Like many of us, Cynthia has struggled with self-confidence and fear of failure, which have held her back in the past.

“I’m grateful to have supportive leaders who gave me the nudge I needed to push past my comfort zone. Now I’m proud to say that I’ve taken the next step in my career and get to lead an amazing, high-performing team.”

Cynthia’s advice for other women in finance? Don’t sell yourself short.

“As women we may try to find reasons we aren’t good enough instead of reasons we are, or that someone else is more qualified,” she said. “Take a leap and back yourself.”


Jill Armitage (Retail Regional Manager, Christchurch)

Jill, the Retail Regional Manager for our Christchurch office, has been with Heartland for an incredible 21 years, and in this particular role for six. Like many female full-time employees, she’s juggled work and family over the course of her career.
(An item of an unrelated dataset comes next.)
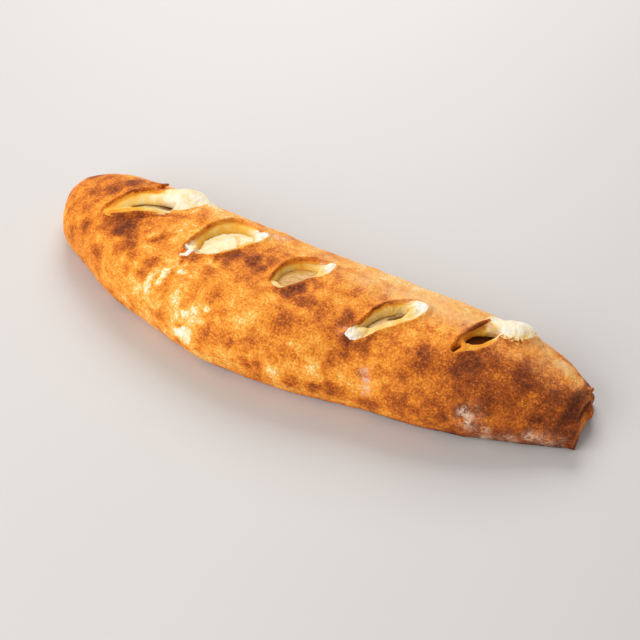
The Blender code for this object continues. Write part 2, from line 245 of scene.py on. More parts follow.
# ---- where the looks change
# A shade is an amount, and along what it grows in, from where to where: x, z, across (from the
# roll's middle line) or up (as a share of its height). These make the crust browner or paler.
BASE_BROWN = 0.24
BROWN_SHADES = (
    (0.24, ("x", 70, 140)),
    (-0.11, ("x", 183, 186)),
    (0.12, ("x", -85, -140)),
    (-0.05, ("across", 0, -20), ("x", -85, -60), ("x", 60, 10)),
    (0.07, ("up", 0.55, 0.9), ("x", -80, -40)),
    (-0.06, ("across", 10, 40)),
    # painted shade at the foot, darker towards the floor
    (0.12, ("z", 6, 0)),
)
# Darker towards the foot of the roll: painted shade where it curves under towards the floor.
FOOT_PAINTED_SHADE = (
    (0.22, ("z", 9, 1.5), ("x", -60, -10)),
    (0.12, ("z", 20, 6), ("x", 105, 135)),
)
# And these paint a pale peach sheen, a painted highlight, on the crest of its back and at its rounded tip.
CREST_SHEEN = ((0.25, ("x", 130, 150)), (0.6, ("x", -160, -178)))
TIP_SHEEN = ((0.5, ("x", -176, -187)),)
SHEEN_MOST = 0.85                              # the most painted sheen that it gets
FLAP_BROWN = (0.22, 0.04)                  # how much browner flaps are, left and right of RIGHT_PART
RIGHT_PART = 100.0
FIRST_FLAP, FIRST_REACH = (-113, 0), 27.0      # middle and reach of the first slit's front flap
PULLED_WAY = np.array((-0.50, 0.70, 0.50), dtype=np.float32)     # its pulled dough faces this way

# Spots: x, y, z, radius, strength. First the browned ones and the pale ones.
BROWN_SPOTS = (
    (-120, -11, 41, 9, 1), (-111, -12, 42, 10, 1.2), (-127, -13, 39, 6, .6), (-145, 17, 39, 7, .5),
    (-135, 25, 39, 7, .55), (-125, 33, 37, 7, .5), (-140, -19, 33, 4, .5), (-119, -33, 30, 5, .45),
    (-78, -30, 42, 5, .6), (-78, -38, 38, 4, .5), (-83, -15, 44, 5, .45), (-26, -33, 43, 5, .4),
    (-21, -53, 29, 5, .5), (-6, -52, 30, 5, .4), (9, -47, 34, 7, .45), (19, -31, 43, 8, .6),
    (11, -10, 47, 6, .8), (22, -14, 46, 6, .75), (-34, -3, 46, 6, .7), (-24, 0, 47, 8, .75),
    (-13, 5, 47, 6, .5), (9, -52, 20, 5, .4), (34, -48, 17, 6, .6), (48, -44, 16, 5, .4),
    (19, -48, 32, 5, .35), (-73, 18, 45, 6, .4), (49, -9, 45, 5, .45), (57, -23, 41, 6, .85),
    (65, -22, 40, 6, .7), (53, -37, 34, 5, .35), (54, 28, 42, 4, .5), (63, 27, 42, 4, .4),
    (100, -10, 41, 7, .7), (100, -15, 40, 6, .6), (94, -33, 25, 6, .65), (61, -40, 17, 6, .5),
    (80, -36, 15, 6, .5), (122, -1, 38, 9, .8), (119, -8, 38, 8, .65), (126, -10, 35, 8, .7),
    (110, -2, 42, 5, .4), (130, 12, 38, 7, .4), (151, 16, 33, 9, .7), (156, 11, 30, 7, .55),
    (166, 5, 25, 7, .7), (154, 35, 31, 5, .5), (164, 33, 27, 4, .5), (141, -11, 29, 9, .4),
    (114, -28, 13, 6, .4), (176, 27, 23, 7, .7), (151, -9, 25, 8, .35), (-110, -6, 43, 8, .8),
    (-103, -28, 39, 6, .5), (-138, -22, 32, 4, .4), (-142, 13, 39, 6, .6), (32, -15, 45, 7, .35),
    (59, -28, 39, 5, .6), (15, -51, 27, 5, .4), (171, 12, 25, 7, .5), (154, -14, 16, 9, .4),
    (142, -22, 16, 7, .3), (-104, -17, 42, 8, .95), (-97.7, -25, 40.6, 5, .7), (-92, -30, 39, 4, .55),
    (-41, -11, 47, 4, .55), (-35, -6, 47, 5, .75), (-134, 30, 37.5, 6, .5), (-131, 17, 40, 5, .45),
    (0, -10, 47, 5, .4), (-106, -10, 43, 5, 1.4), (-35, -11, 47, 5, .6), (28, -27, 43, 6, .4),
    (38, -21, 44, 6, .35), (96, -34, 21, 6, .55), (107, -32, 21, 6, .5), (121, -29, 18, 6, .5),
    (172, -1, 19, 7, .5), (164, -7, 18, 6, .4), (172, 6, 23, 5, .45), (55, 23, 44, 6, .3),
    (-17, -54, 28, 5, .35), (103, -5, 42, 4, .5), (125, 14, 39, 5, .4), (-53, -17, 46, 5, .4),
    (-38, -22, 46, 5, .35), (179, 14.5, 22.7, 5, .5), (183, 11, 20, 4.5, .5), (185, 7, 16.7, 4, .4),
    (178, 7, 21, 5, .5), (173, 2, 21, 6, .55), (182, 4, 16, 4, .35), (56.4, 5.3, 45.4, 4, .4),
    (59, 15.6, 44.8, 4, .5), (61, -10, 44.3, 3, .35), (-17.5, -4, 47, 5, .5), (118, -32, 19, 5, .55),
    (130, -22, 25, 5, 1), (138, -17, 26, 4, .6), (166, -3, 21, 6, .9), (174, 0, 18, 5, .7),
    (172, 17, 26, 6, .9), (164, 23, 29, 6, .6), (15, -53, 23, 5, .7), (15, -6, 47, 4.5, 1.2),
    (-30, -6, 47, 5, .4), (49, -15, 44, 5, .6), (-14, -4, 47, 4, .7), (2, -12, 47, 3.5, .6),
    (-153, 8, 38, 6, .4),
)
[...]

“The biggest struggle for me would have been balancing motherhood and working full-time, as I know a lot of our Heartland people are still doing,” she explained. “When our family was growing up, we didn’t have the same access to day care facilities or paid maternity leave that they do today, so finding that balance was a challenge.”

One of Jill’s proudest achievements is having helped build a strong team in the Christchurch office.

“It’s been a real pleasure to work with such a great team over the years,” she said. “As a leader, I feel proud to have helped foster a positive and welcoming environment and culture.”

When asked about her advice for other women in the financial sphere, Jill emphasised the importance of having a good work ethic.

“When opportunities are presented to you, believe in yourself, word hard and just go for it!”



Thanks to Cynthia, Jo, Sharon and Jill for sharing with us – and thanks to all the inspiring women from across the business who are adding immense value, both to their teams and to Heartland as a whole.